COLLEGE PARK, Md. — When his potential game-tying 3-pointer missed the mark and the buzzer sounded, Rob Johnson collapsed to the floor and covered his eyes.
He pounded the court with one first, then rolled his body side-to-side in the immediacy of Indiana’s latest loss, a 75-72 defeat to Maryland on Tuesday at the XFINITY Center.
On a night when Indiana was once again burdened by the uneven play that has become prevalent during a stretch of five losses in their last eight games, an uplifting result remained just out of the Hoosiers’ reach.
So does further traction in the conference race, with Indiana (11-6, 1-3) still struggling to find its footing more than two weeks into the Big Ten season. A win against a young, but talented Terps (15-2, 3-1) was there to be had, but the result IU had traveled East searching for was not to be.
By late Tuesday night, the Hoosiers boarded their charter plane carrying another missed opportunity in tow.
“It came down to one or two plays more by them that really won it,” IU coach Tom Crean said. “We wouldn’t do anything to change it at the end of the game. We got a great look at the end.”
In a game that saw 15 lead changes and nine ties, OG Anunoby’s violent dunk with 10 seconds remaining got IU within one point of a late tie. Maryland guard Melo Trimble made both of his free throws in the ensuing one-and-one but Johnson’s last second 3-point attempt couldn’t find the mark.
After he picked himself off the floor, he and Indiana coach Tom Crean shared an extended embrace as the two teams began the postgame handshake line. It seemed a mixture of heartbreak and frustration, another chance for the Hoosiers to generate the mid-season momentum that has eluded them.
“We’ve just got to watch the film,” said James Blackmon Jr., who became the 50th player in program history to score 1,000 career points while posting a team-high 22. “There’s a couple plays that could’ve went either way. We need to find a way to make them come our way and just bounce back next game and make those corrections.”
Led by Blackmon, Indiana’s guards accounted for 55 points, while Thomas Bryant, Juwan Morgan and Anunoby accounted for merely 17.
“We went to them,” Crean said.
But finishing was tough, at times, against a Maryland team that made those timely plays, hit big shots and made nine blocks — including six by center Damonte Dodd. Trimble paced Maryland with 18 points, going 8-for-10 at the line. All told, Maryland made 18 of its 22 free throw attempts, while IU hit eight of its nine at the line.

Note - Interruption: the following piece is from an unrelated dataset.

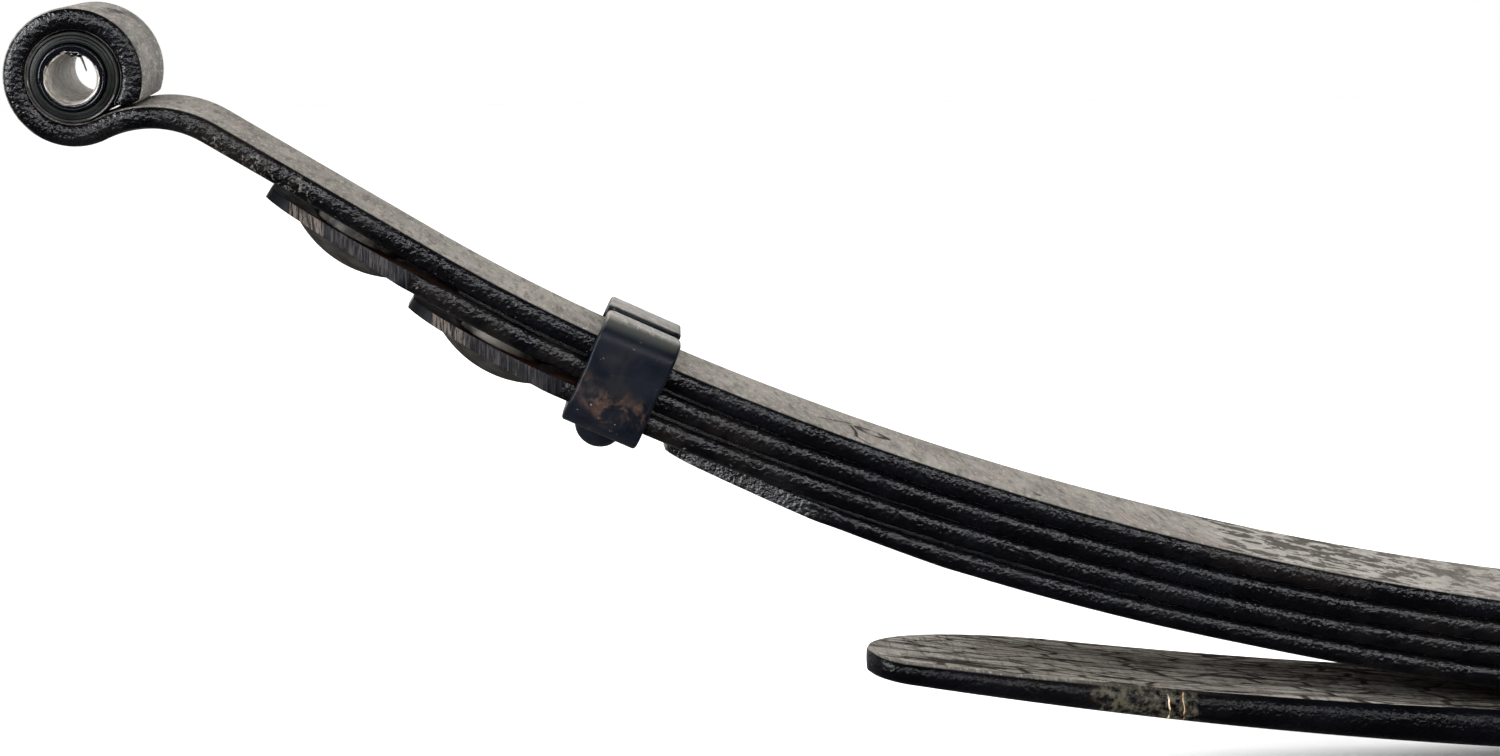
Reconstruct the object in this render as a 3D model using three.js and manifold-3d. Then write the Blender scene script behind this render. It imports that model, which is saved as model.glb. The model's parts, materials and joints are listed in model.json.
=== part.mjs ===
// A multi-leaf suspension spring for a vehicle's rear axle: a main leaf with a rolled eye at each end, three
// graduated leaves nested under it, a thick overload leaf below, two rebound clips and a bonded bush in each eye.
//
// Millimetres and degrees. +X runs to the rear, +Y to the left, +Z up. The origin is on the centre bolt's axis,
// at the bottom face of the overload leaf, which is the seat that an axle's spring pad bears on.

import * as THREE from 'three';
import { mergeVertices } from 'three/addons/utils/BufferGeometryUtils.js';
import Module from 'manifold-3d';

// Driving dimensions: the leaves
const LEAF_WIDTH = 60;
const LEAF_THICKNESS = 7;
const LEAF_GAP = 0.3;
const EDGE_CHAMFER = 1.6;
const SECOND_LEAF_REACH = 631.4;
const THIRD_LEAF_REACH = 576.8;
const FOURTH_LEAF_REACH = 487;
const NOSE_RADIUS = 17;
const NOSE_TAPER = 52;
const TIP_THINNING = 3.4;
const TIP_THINNING_LENGTH = 62;
const UNDERSIDE_THINNING = 2.2;
const UNDERSIDE_THINNING_LENGTH = 90;
const STAND_OFF = 0.65;
const STAND_OFF_LENGTH = 190;

// Driving dimensions: the main leaf's free shape, from the flat seat outwards
const SEAT_HALF_LENGTH = 50;
const MAIN_RADIUS = 1069;
const MAIN_ANGLE = 24.85;
const OUTER_RADIUS = 636;
const OUTER_ANGLE = 6.2;
const STRAIGHT_LENGTH = 72.9;
const REVERSE_RADIUS = 32.5;
const REVERSE_ANGLE = 57.5;
const EYE_INNER_RADIUS = 13.7;
const EYE_END_INNER_ANGLE = 306.5;
const EYE_END_OUTER_ANGLE = 291;

// Driving dimensions: the overload leaf
const OVERLOAD_THICKNESS = 13.6;
const OVERLOAD_REACH = 421;
const OVERLOAD_BOTTOM_RADIUS = 1985;
const OVERLOAD_TOP_RADIUS = 2440;
const OVERLOAD_TAPER = 66;
const OVERLOAD_APEX_Y = -13;
const OVERLOAD_FAR_RADIUS = 26;
const OVERLOAD_NEAR_RADIUS = 12;
const OVERLOAD_CHAMFER = 2.6;

// Driving dimensions: pressed cups and silencer pads in the tips of the second and third leaves
const CUP_FROM_NOSE = 30.4;
const CUP_DEPTH = 6.1;
const CUP_SPHERE_RADIUS = 35;
const CUP_WALL = 5.3;
const PAD_RADIUS = 14;
const PAD_CHAMFER = 1;
const PAD_CLEARANCE = 0.3;

// Driving dimensions: centre bolt and nut
const BOLT_RADIUS = 5;
const BOLT_HOLE_RADIUS = 5.3;
const BOLT_HEAD_RADIUS = 8;
const BOLT_HEAD_HEIGHT = 7;
const BOLT_THREAD_END = 13;
const BOLT_CHAMFER = 1;
const NUT_ACROSS_FLATS = 17;
const NUT_HEIGHT = 8;

// Driving dimensions: rebound clips and their rivets
const CLIP_STATION = 508.5;
const CLIP_LENGTH = 25;
const CLIP_THICKNESS = 4.8;
const CLIP_SKEW = 0.075;
const CLIP_SIDE_CLEARANCE = 0.5;
const CLIP_TOP_CLEARANCE = 2.6;
const CLIP_BOTTOM_CLEARANCE = 0.6;
const CLIP_LOWER_BEND = 3.6;
const CLIP_UPPER_BEND = 3.4;
const CLIP_NEAR_EAR_END = -13;
const CLIP_FAR_EAR_END = 0;
const RIVET_RADIUS = 4;
const RIVET_HOLE_RADIUS = 4.3;
const RIVET_HEAD_RADIUS = 7.8;
const RIVET_HEAD_HEIGHT = 7.9;

// Driving dimensions: eye bushes
const SHELL_OUTER_RADIUS = 13.4;
const SHELL_INNER_RADIUS = 12.6;
const SHELL_LENGTH = 61;
const RUBBER_OUTER_RADIUS = 12.3;
const RUBBER_INNER_RADIUS = 10.3;
const RUBBER_LENGTH = 62;
const SLEEVE_OUTER_RADIUS = 10;
const SLEEVE_BORE_RADIUS = 7.3;
const SLEEVE_LENGTH = 65;
const SLEEVE_CHAMFER = 0.8;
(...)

Consider it another uneven performance all around for Indiana, which struggled to break down Maryland off the dribble early in the night, and at one point midway through the first half, had more turnovers (seven) than made field goals (six).
“We didn’t have a great game, by any stretch,” Crean said. “But we had a great battle.”
That Indiana trailed 39-38 at halftime was a small victory given its eight turnovers, eight Maryland blocks and the defensive lapses that continued to arise. Trimble gave the Terps the halftime advantage, splitting a screen and driving through a wide-open lane to the rim for a buzzer-beating layup.
Indiana, however, would answer.
A five-point swing, which saw a pull-up jumper by Morgan and a 3-pointer by Johnson, put the Hoosiers ahead 45-43 three minutes into the second period. IU led for the next 10 minutes until Trimble finished against contact, tying the game at 63-63 with 7:15 to play.
Two minutes later, an open 3 by Kevin Huerter gave the Terps a 66-63 lead. It came during the midst of a four-minute scoreless stretch by IU’s offense, a rough patch exacerbated by a missed Blackmon layup at point-blank range.
Blackmon atoned with four minutes remaining in regulation, pulling up for a 3 that put the Hoosiers back in front 68-66.
A 3-pointer by Huerter with 1:48 left put Maryland ahead 71-70, while the Hoosiers managed merely one field goal — Anunoby’s dunk — after Blackmon’s final three of the night. After his 3-pointer, Huerter grabbed a key defensive rebound and tossed a nearly-halfcourt outlet to Anthony Cowan, who laid it in and brought the announced crowd of 17,213 to their feet.
“Those are big plays,” Crean said.
And on Tuesday, Indiana simply didn’t have enough.